Sales calculations also help with scenario planning. You can model best case, expected case, and conservative case outcomes by changing one variable at a time. For example, test what happens if discounts increase by 3 points during a campaign, or if COGS increases by 5% due to supplier costs. Scenario planning helps leadership choose safer growth strategies and set realistic quotas.
8) Practical KPI Targets to Monitor Monthly
- Net Sales Growth Rate
- Gross Margin Percentage
- Average Discount Rate
- Contribution Margin Per Unit
- Break Even Units vs Actual Units Sold
- COGS as Percentage of Net Sales
- Channel Mix Profitability (store, wholesale, ecommerce)
Reviewing these KPIs monthly helps you catch problems while they are still manageable. Many businesses wait for quarterly financial statements and react too late.

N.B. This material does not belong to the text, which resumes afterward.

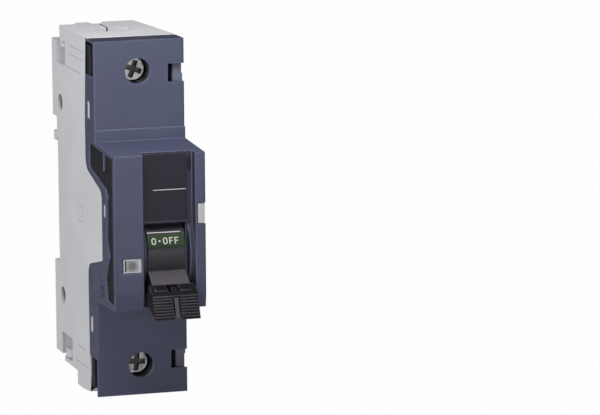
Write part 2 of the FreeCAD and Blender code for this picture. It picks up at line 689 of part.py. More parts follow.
def build_case_half(label, side):
    """One half of the grey case: side -1 is the left one, 1 the right one."""
    body = new_body(label)
    whole, hollow = {
        -1: (("-half_width", "-parting"), ("-half_width + side_wall", "-parting")),
        1: (("-parting", "half_width"), ("-parting", "half_width - side_wall")),
    }[side]
    shell = pad(body, "shell", "YZ", case_outline(), *whole)
    shell = rounded(body, "shoulder_rounds", shell, "shoulder_round",
                    across_at([("-seam_mid", "shoulder"), ("-seam_foot", "-haunch")]))
    rounded(body, "bulge_rounds", shell, "bulge_round", across_at([("-bulge", "bulge_top")]))
    pocket(body, "hollow", "YZ", cavity_outline(), *hollow)
    shape_grips(body, side)
    cut_rivet_ways(body, side)
    cut_entry(body, "top", side, "case_top - end_wall - 1", "case_top + 1")
    cut_entry(body, "foot", side, "-case_low - 1", "-step_low + end_wall + 1")
    shape_top(body, side)
    add_side_marks(body, side)
    add_snap_tabs(body, side)
    cut_clip_channel(body, side)
    return subpart(body, label)


def build_rivets():
    """Rivets that hold the two halves together, heads in their counterbores."""
    pieces = []
    face = "half_width - sink_depth"
    for place, spot in (("upper", "rivet_z"), ("lower", "-rivet_z")):
        axis = ("-rivet_y", spot)
        shank = rod(place + "_shank", "x", axis, "rivet_rod", minus(face), face)
        left = rod(place + "_left_head", "x", axis, "rivet_head", minus(face + " + 0.7"), minus(face))
        right = rod(place + "_right_head", "x", axis, "rivet_head", face, face + " + 0.7")
        eye = rod(place + "_eye", "x", axis, "rivet_rod - 0.5", minus(face + " + 1"), face + " + 1")
        pieces.append(cut(place + "_rivet", fused(place + "_rivet_solid", shank, left, right), eye))
    subpart(fused("housing_rivets", *pieces), "housing_rivets")


# Front cover

def cover_outline():
    front = [
        ("-seam_high - seam", "cover_top"),
        ("-wing", "cover_top"),
        ("-wing", "crease"),
        ("-strip", "crease"),
        ("-strip", "nose_root"),
        ("-nose", "nose_top"),
        ("-nose", "-nose_low + chin_high"),
        ("-nose + chin_deep", "-nose_low"),
        ("-strip", "-nose_heel"),
        ("-wing", "-nose_heel"),
        ("-wing", "-cover_low"),
        ("-seam_end - seam", "-cover_low"),
    ]
    return front + seam_line("seam", "seam")[::-1]


def cover_hollow():
    return [
        ("-seam_mid + 4", "cover_top - cover_wall"),
        ("-wing + cover_wall", "cover_top - cover_wall"),
        ("-wing + cover_wall", "nose_root - cover_wall"),
        ("-nose + cover_wall", "nose_top - cover_wall"),
        ("-nose + cover_wall", "-nose_low + chin_high"),
        ("-nose + chin_deep + cover_wall", "-nose_low + cover_wall"),
        ("-wing + cover_wall", "-nose_heel + cover_wall"),
        ("-wing + cover_wall", "-cover_low + cover_wall"),
        ("-seam_mid + 4", "-cover_low + cover_wall"),
    ]


# Opening in the cover's side that shows the dark side panel
PANEL_WINDOW = [
    ("-seam_mid - 4.4", "14.6"),
    ("-bulge - 4.0", "10.9"),
    ("-bulge - 6.1", "8.7"),
    ("-bulge - 5.2", "-3.3"),
    ("-bulge - 7.6", "-8.5"),
    ("-bulge - 3.6", "-15.8"),
    ("-bulge - 4.8", "-21.0"),
    ("-nose + 1.6", "-21.4"),
    ("-nose + 2.0", "20.4"),
    ("-bulge - 3.0", "20.7"),
    ("-bulge - 3.0", "15.7"),
    ("-bulge - 2.1", "15.7"),
    ("-bulge - 2.1", "20.8"),
    ("-seam_mid - 4.4", "21.6"),
]


def cut_channel(body):
    """The toggle's channel, with the drum's window in its floor and a slot through the nose's heel."""
    walls = ("-channel_left - channel_wall", "channel_right + channel_wall")
    low, window = "-nose_heel - 1", ("-gate_left", "gate_right")
    add_block(body, "channel_block", walls, ("-nose + 0.6", "-channel_floor + channel_wall"),
              ("-nose_low + 1", "nose_top - 0.4"))
    cut_block(body, "channel", ("-channel_left", "channel_right"), ("-nose - 1", "-channel_floor"),
              (low, "nose_root + 1"))
    cut_block(body, "drum_window", window, ("-channel_floor - 1", "-channel_floor + channel_wall + 1"),
              (low, "gate_top"))
    cut_block(body, "heel_slot", window, ("-nose - 1", "-pivot_y - 3"), (low, "-nose_low + cover_wall + 0.6"))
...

A monthly KPI cadence gives room to adjust pricing, promotions, inventory, and sales tactics before margin damage compounds.
9) Authoritative Sources for Ongoing Sales and Pricing Intelligence
For reliable context and planning inputs, monitor official and academic sources:
- U.S. Census Bureau Retail Trade Data
- U.S. Bureau of Labor Statistics CPI Inflation Data
- U.S. Small Business Administration
These sources provide the macro data needed to refine assumptions about demand, pricing power, and cost behavior. Pairing your internal sales data with external benchmarks gives you more confidence in forecasts and strategy.
10) Final Takeaway
Great sales calculation is not just accounting. It is a performance engine. By tracking gross sales, net sales, discounts, COGS, gross profit, and break even levels together, you can build a much clearer view of commercial health. This calculator gives you a practical way to evaluate a sales period quickly, and the framework in this guide helps you turn those numbers into action. Keep the model updated, compare results against external benchmarks, and make pricing and discount decisions based on margin reality, not top line optimism alone.